As investors digest Friday's move, attention turns squarely to next week's earnings. Any positive commentary on fuel hedging, summer booking trends or Hawaiian synergy realization could sustain momentum. Conversely, further details on Q1 demand softness might temper enthusiasm.
Alaska Air Group's balance sheet has remained solid post-merger, with manageable debt levels and liquidity supporting fleet investment and shareholder returns in stronger periods. Capital expenditures for 2026 are guided at approximately $1.4 billion to $1.5 billion, focused on aircraft acquisitions and technology upgrades.
The company's membership in the oneworld alliance provides additional connectivity benefits, with Hawaiian's impending full integration expected to enhance the group's global reach. Passengers can already earn and redeem miles across an expanding network of partners.

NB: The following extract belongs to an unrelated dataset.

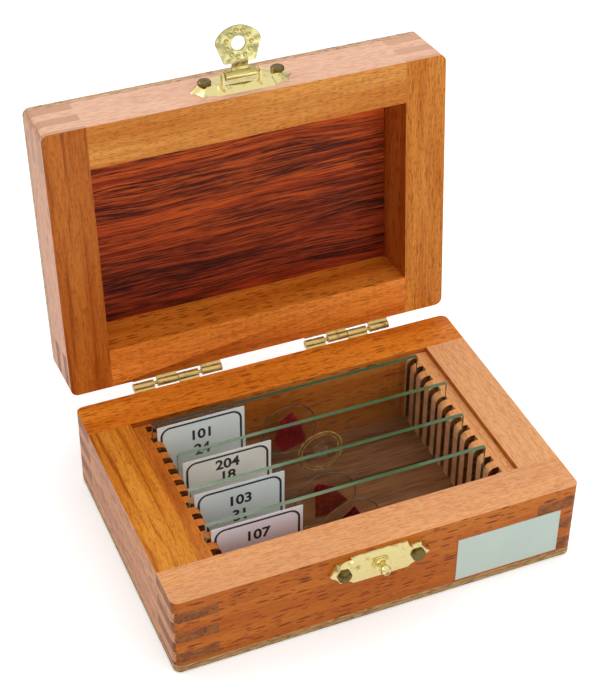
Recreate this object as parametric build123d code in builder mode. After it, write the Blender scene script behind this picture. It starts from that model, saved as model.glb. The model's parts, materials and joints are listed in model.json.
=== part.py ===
from build123d import *
import math
import os

# A wooden box for microscope slides, in millimetres and degrees. X runs to the right, Y to the back
# and Z up. The origin is the centre of the underside. The lid stands open against its stop.

# The box: one closed case, sawn apart into a base and a lid, round the slides and their racks
base_height = 24.2
lid_height = 17.6
wall = 11.5
ply = 2.6
panel_step = 1.6
panel_play = 0.1
corner_radius = 2.0
edge_ease = 0.6

# Finger joints at the corners, counted from the saw cut
finger = 3.43
lid_first_finger = 1.28
thinnest_finger = 0.5

# Slotted racks that hold the slides by their ends
rack_drop = 1.3
rack_back = 3.4
rack_end = 2.185
rack_play = 0.2
rack_nose = 2.0
slot_count = 12
slot_pitch = 4.43
slot_width = 2.0
slot_depth = 2.9
slot_shift = 0.15

# Slides, with a paper label, a specimen and a round cover glass on the face towards the front
slide_length = 76.0
slide_width = 25.4
slide_thickness = 1.2
slide_end_play = 1.4
label_width = 24.2
label_thickness = 0.12
label_inset = 1.15
label_lift = 0.4
label_corner = 0.25
specimen_thickness = 0.1
cover_thickness = 0.2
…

Friday's surge underscores the airline sector's leveraged exposure to energy markets and macroeconomic sentiment. With the Dow Jones Industrial Average pushing toward 49,000 and risk appetite improving on geopolitical de-escalation, cyclical stocks like ALK have found fresh buyers.
Longer term, Alaska Air Group's story centers on transformation from a regional powerhouse to a more diversified national and international player through the Hawaiian deal. Successful execution could narrow the valuation gap with larger peers and deliver sustained earnings growth.
Whether today's double-digit gain marks the start of a broader recovery or a short-term relief rally will depend on next week's results and the durability of the Middle East ceasefire. For now, investors appear to be betting that lower fuel costs and steady demand will allow Alaska to navigate near-term turbulence and capitalize on its strategic positioning.
As trading continued Friday, the mood around the stock shifted noticeably more optimistic. With earnings on deck and energy tailwinds in place, Alaska Air Group finds itself at a potential inflection point after weeks of pressure.